• TASK PROMPT
Copy every line of the data exactly, leaving nothing out.

##############################

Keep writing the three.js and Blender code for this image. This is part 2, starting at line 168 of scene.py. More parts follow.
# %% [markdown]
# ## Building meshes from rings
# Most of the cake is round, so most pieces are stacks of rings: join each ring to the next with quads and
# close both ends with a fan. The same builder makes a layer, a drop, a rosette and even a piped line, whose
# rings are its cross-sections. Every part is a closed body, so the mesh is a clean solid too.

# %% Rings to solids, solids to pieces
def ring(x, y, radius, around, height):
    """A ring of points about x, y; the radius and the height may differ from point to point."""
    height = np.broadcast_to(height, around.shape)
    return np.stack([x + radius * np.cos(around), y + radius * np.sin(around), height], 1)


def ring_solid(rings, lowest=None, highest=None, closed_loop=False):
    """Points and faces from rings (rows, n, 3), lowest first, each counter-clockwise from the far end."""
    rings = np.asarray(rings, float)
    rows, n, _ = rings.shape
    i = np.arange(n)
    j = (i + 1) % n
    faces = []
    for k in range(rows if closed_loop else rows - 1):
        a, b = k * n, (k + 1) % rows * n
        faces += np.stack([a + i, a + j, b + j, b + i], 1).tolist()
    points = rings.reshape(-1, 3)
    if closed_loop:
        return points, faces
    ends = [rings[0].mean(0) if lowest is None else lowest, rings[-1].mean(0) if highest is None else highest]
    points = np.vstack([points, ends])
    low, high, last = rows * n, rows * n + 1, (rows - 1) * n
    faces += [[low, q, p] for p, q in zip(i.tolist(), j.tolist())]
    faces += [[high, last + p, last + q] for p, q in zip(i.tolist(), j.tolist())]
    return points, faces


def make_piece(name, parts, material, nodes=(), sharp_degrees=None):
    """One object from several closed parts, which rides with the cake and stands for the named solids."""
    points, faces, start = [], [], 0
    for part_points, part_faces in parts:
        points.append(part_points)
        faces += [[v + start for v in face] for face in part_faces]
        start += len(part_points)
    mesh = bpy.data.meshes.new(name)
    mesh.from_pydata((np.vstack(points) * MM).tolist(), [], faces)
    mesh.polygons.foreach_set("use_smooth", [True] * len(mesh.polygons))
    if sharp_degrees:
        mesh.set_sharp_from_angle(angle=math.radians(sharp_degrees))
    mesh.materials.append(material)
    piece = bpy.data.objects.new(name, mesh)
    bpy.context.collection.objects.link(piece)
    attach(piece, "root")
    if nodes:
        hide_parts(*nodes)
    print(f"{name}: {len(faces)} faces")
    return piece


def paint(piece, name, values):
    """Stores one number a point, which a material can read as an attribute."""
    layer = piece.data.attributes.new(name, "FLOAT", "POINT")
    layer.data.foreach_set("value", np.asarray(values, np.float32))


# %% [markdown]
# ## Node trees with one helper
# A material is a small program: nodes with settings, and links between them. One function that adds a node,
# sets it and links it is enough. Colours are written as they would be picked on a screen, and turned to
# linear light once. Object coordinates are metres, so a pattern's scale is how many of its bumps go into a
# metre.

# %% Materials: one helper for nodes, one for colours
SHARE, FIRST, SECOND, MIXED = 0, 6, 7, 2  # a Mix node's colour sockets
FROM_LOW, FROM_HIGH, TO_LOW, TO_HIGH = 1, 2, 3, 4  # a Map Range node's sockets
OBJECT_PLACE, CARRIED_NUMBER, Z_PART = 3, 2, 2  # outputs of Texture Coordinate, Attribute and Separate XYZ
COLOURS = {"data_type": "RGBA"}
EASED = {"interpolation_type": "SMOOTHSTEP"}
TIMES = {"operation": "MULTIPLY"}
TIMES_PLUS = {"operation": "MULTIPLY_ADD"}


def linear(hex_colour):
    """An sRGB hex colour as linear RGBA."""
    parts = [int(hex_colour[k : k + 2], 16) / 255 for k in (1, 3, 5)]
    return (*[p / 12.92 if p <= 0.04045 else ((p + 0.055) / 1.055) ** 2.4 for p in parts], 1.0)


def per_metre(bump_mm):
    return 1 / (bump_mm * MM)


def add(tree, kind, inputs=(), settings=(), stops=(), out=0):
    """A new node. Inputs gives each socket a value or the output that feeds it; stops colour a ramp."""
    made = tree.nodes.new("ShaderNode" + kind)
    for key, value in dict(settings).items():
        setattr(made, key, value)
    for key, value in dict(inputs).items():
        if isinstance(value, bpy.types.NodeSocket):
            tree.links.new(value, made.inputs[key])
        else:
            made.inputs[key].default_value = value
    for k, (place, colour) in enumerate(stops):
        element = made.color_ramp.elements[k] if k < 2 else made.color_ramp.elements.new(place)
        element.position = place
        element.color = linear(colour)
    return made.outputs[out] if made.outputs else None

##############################

• RESULT OF THIS TASK
Keep writing the three.js and Blender code for this image. This is part 2, starting at line 168 of scene.py. More parts follow.
# %% [markdown]
# ## Building meshes from rings
# Most of the cake is round, so most pieces are stacks of rings: join each ring to the next with quads and
# close both ends with a fan. The same builder makes a layer, a drop, a rosette and even a piped line, whose
# rings are its cross-sections. Every part is a closed body, so the mesh is a clean solid too.

# %% Rings to solids, solids to pieces
def ring(x, y, radius, around, height):
    """A ring of points about x, y; the radius and the height may differ from point to point."""
    height = np.broadcast_to(height, around.shape)
    return np.stack([x + radius * np.cos(around), y + radius * np.sin(around), height], 1)


def ring_solid(rings, lowest=None, highest=None, closed_loop=False):
    """Points and faces from rings (rows, n, 3), lowest first, each counter-clockwise from the far end."""
    rings = np.asarray(rings, float)
    rows, n, _ = rings.shape
    i = np.arange(n)
    j = (i + 1) % n
    faces = []
    for k in range(rows if closed_loop else rows - 1):
        a, b = k * n, (k + 1) % rows * n
        faces += np.stack([a + i, a + j, b + j, b + i], 1).tolist()
    points = rings.reshape(-1, 3)
    if closed_loop:
        return points, faces
    ends = [rings[0].mean(0) if lowest is None else lowest, rings[-1].mean(0) if highest is None else highest]
    points = np.vstack([points, ends])
    low, high, last = rows * n, rows * n + 1, (rows - 1) * n
    faces += [[low, q, p] for p, q in zip(i.tolist(), j.tolist())]
    faces += [[high, last + p, last + q] for p, q in zip(i.tolist(), j.tolist())]
    return points, faces


def make_piece(name, parts, material, nodes=(), sharp_degrees=None):
    """One object from several closed parts, which rides with the cake and stands for the named solids."""
    points, faces, start = [], [], 0
    for part_points, part_faces in parts:
        points.append(part_points)
        faces += [[v + start for v in face] for face in part_faces]
        start += len(part_points)
    mesh = bpy.data.meshes.new(name)
    mesh.from_pydata((np.vstack(points) * MM).tolist(), [], faces)
    mesh.polygons.foreach_set("use_smooth", [True] * len(mesh.polygons))
    if sharp_degrees:
        mesh.set_sharp_from_angle(angle=math.radians(sharp_degrees))
    mesh.materials.append(material)
    piece = bpy.data.objects.new(name, mesh)
    bpy.context.collection.objects.link(piece)
    attach(piece, "root")
    if nodes:
        hide_parts(*nodes)
    print(f"{name}: {len(faces)} faces")
    return piece


def paint(piece, name, values):
    """Stores one number a point, which a material can read as an attribute."""
    layer = piece.data.attributes.new(name, "FLOAT", "POINT")
    layer.data.foreach_set("value", np.asarray(values, np.float32))


# %% [markdown]
# ## Node trees with one helper
# A material is a small program: nodes with settings, and links between them. One function that adds a node,
# sets it and links it is enough. Colours are written as they would be picked on a screen, and turned to
# linear light once. Object coordinates are metres, so a pattern's scale is how many of its bumps go into a
# metre.

# %% Materials: one helper for nodes, one for colours
SHARE, FIRST, SECOND, MIXED = 0, 6, 7, 2  # a Mix node's colour sockets
FROM_LOW, FROM_HIGH, TO_LOW, TO_HIGH = 1, 2, 3, 4  # a Map Range node's sockets
OBJECT_PLACE, CARRIED_NUMBER, Z_PART = 3, 2, 2  # outputs of Texture Coordinate, Attribute and Separate XYZ
COLOURS = {"data_type": "RGBA"}
EASED = {"interpolation_type": "SMOOTHSTEP"}
TIMES = {"operation": "MULTIPLY"}
TIMES_PLUS = {"operation": "MULTIPLY_ADD"}


def linear(hex_colour):
    """An sRGB hex colour as linear RGBA."""
    parts = [int(hex_colour[k : k + 2], 16) / 255 for k in (1, 3, 5)]
    return (*[p / 12.92 if p <= 0.04045 else ((p + 0.055) / 1.055) ** 2.4 for p in parts], 1.0)


def per_metre(bump_mm):
    return 1 / (bump_mm * MM)


def add(tree, kind, inputs=(), settings=(), stops=(), out=0):
    """A new node. Inputs gives each socket a value or the output that feeds it; stops colour a ramp."""
    made = tree.nodes.new("ShaderNode" + kind)
    for key, value in dict(settings).items():
        setattr(made, key, value)
    for key, value in dict(inputs).items():
        if isinstance(value, bpy.types.NodeSocket):
            tree.links.new(value, made.inputs[key])
        else:
            made.inputs[key].default_value = value
    for k, (place, colour) in enumerate(stops):
        element = made.color_ramp.elements[k] if k < 2 else made.color_ramp.elements.new(place)
        element.position = place
        element.color = linear(colour)
    return made.outputs[out] if made.outputs else None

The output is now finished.